Ted Cruz's plan for ISIS is disastrously inhumane
Ted Cruz never says anything good just once — when he finds a line or a joke that gets applause, he repeats it over and over. And one of his big crowd-pleasers at the moment is this little ditty about the Islamic State: "We will carpet-bomb them into oblivion. I don't know if sand can glow in the dark, but we're going to find out!"
In front of audiences that want to know who's going to be most ruthless in fighting those terrible terrorists that are terrifying us, it never fails. And it reflects prevailing Republican sentiment, which says that ISIS hasn't been defeated only because Barack Obama is weak, and with the application of enough force, this problem can be solved.
Just last week, I praised Cruz for being nearly alone among the Republican candidates (Rand Paul joins him in this) in realizing the pitfalls of nation-building. He has said repeatedly that it's a bad idea for us to go in and occupy a place like Syria in the hopes that we can create a thriving and peaceful democracy there, and that if we were to depose Bashar al-Assad, the vacuum created by his departure would likely be filled by a theocratic regime. But Cruz's apparent willingness to entertain the idea of unintended consequences obviously has its limits.
Does Cruz actually want to drop nuclear weapons on places where ISIS is operating? That's what's implied by the bit about sand glowing in the dark, but he'd never cop to that. How about carpet-bombing? After all, part of the difficulty with fighting ISIS from the air is that they control cities full of civilians. The American military doesn't lack for ordnance; we could level those cities if we wanted. But doing so would mean thousands and thousands of civilian casualties, killing the very people we'd be claiming to want to save. That's not only morally abhorrent, it would be extremely likely to produce the kind of hatred towards America that helped Al Qaeda thrive, helped ISIS replace Al Qaeda, and would help the next terrorist group take ISIS's place.
In an interview Wednesday with NPR, Cruz got asked about this problem, and put his finely honed evasion skills to work. Asked by host Steve Inskeep whether he wanted to "flatten" cities where ISIS is located, Cruz said, "I think we need to use every military tool at our disposal to defeat ISIS." Inskeep pressed him: "You can flatten a city. Do you want to do that?" Cruz responded, "The problem with what President Obama is doing" is that he's too soft, noting that in World War II we didn't worry about the welfare of the German people, we just fought. "FDR carpet-bombed cities," Inskeep noted. "Is that what you want to do?" Cruz answered, "I want to carpet-bomb ISIS."

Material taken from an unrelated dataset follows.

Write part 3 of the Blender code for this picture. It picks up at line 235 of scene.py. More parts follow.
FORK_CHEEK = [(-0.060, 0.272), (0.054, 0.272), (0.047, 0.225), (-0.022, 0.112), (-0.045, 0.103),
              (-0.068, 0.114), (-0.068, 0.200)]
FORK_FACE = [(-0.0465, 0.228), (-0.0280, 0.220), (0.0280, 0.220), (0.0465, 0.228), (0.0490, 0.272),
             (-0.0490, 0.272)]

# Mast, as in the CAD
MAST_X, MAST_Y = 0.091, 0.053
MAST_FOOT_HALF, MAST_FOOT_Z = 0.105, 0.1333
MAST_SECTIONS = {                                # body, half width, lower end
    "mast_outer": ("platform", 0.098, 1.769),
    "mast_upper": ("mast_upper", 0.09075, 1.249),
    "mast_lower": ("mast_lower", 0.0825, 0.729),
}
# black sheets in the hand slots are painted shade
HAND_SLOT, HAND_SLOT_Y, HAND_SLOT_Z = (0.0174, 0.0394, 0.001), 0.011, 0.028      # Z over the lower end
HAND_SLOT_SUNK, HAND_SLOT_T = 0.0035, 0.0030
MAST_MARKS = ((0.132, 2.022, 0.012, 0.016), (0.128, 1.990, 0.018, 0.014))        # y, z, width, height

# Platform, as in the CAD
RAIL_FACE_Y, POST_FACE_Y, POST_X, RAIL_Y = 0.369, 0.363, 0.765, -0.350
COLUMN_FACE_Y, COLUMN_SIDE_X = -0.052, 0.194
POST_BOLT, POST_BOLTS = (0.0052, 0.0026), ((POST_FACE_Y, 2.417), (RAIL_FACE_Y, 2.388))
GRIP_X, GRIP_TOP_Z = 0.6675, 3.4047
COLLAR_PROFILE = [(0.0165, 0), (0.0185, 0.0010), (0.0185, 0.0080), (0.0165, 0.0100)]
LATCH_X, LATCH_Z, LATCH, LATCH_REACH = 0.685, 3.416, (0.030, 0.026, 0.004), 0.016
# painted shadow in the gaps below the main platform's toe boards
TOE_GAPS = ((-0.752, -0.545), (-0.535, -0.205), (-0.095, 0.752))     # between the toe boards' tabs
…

Now perhaps President Cruz's powers of persuasion would be so extraordinary that he could convince ISIS to leave the cities it controls, where its members sit amongst the innocent civilians it's oppressing, and march out to the desert so we could more efficiently carpet-bomb them. But I doubt it.
Of course, Cruz is hardly the only presidential candidate offering absurdly simplistic ideas about how to solve this problem. But one might think that the destruction we could wreak upon civilian populations in the Middle East would be a matter of particular concern given our recent history. Estimates of the civilian casualties in the Iraq War range somewhere between 165,000 and 500,000, but conservatives seem convinced that all that suffering and death had nothing to do with the rise of ISIS, and repeating it would be regrettable but not produce any blowback. It appears to be gospel on the right that the people in countries we've invaded or bombed are so understanding and forgiving that none of that matters to them; those who become radicalized only "hate us for our freedoms." Which doesn't explain why ISIS doesn't hate Japan or Costa Rica or Switzerland just as much, since in those countries they also have freedoms.
Perhaps we have trouble understanding what it's like to have a foreign army bombing or occupying your country because it's been so long. We haven't had such an army on our soil since the War of 1812, and though we were attacked at Pearl Harbor and then 60 years later on 9/11, those were events confined to a single day. So we can't seem to grasp the kind of resentment and even hatred that an extended military campaign can foster, no matter how noble the ideals of the country that sent the army carrying it out. When the Bush administration assumed we'd be "greeted as liberators" in Iraq (as Dick Cheney put it), they simply couldn't contemplate that Iraqis might not be excited to see us rain down bombs, destroy their infrastructure, and then occupy their country, even if they didn't like the dictator they were living under.
Grasping that requires empathy and a little imagination, neither of which is in good supply in the GOP these days, let alone among its presidential candidates. It's the luxury of running for office that you can make all problems sound simple, pretend that you can carpet-bomb a city and kill only the bad guys and not the people living there, and act as though strength and resolve are all you need to solve problems. The scary thing to contemplate is that someone like Ted Cruz might actually believe his campaign rhetoric, and put it into action if he became president.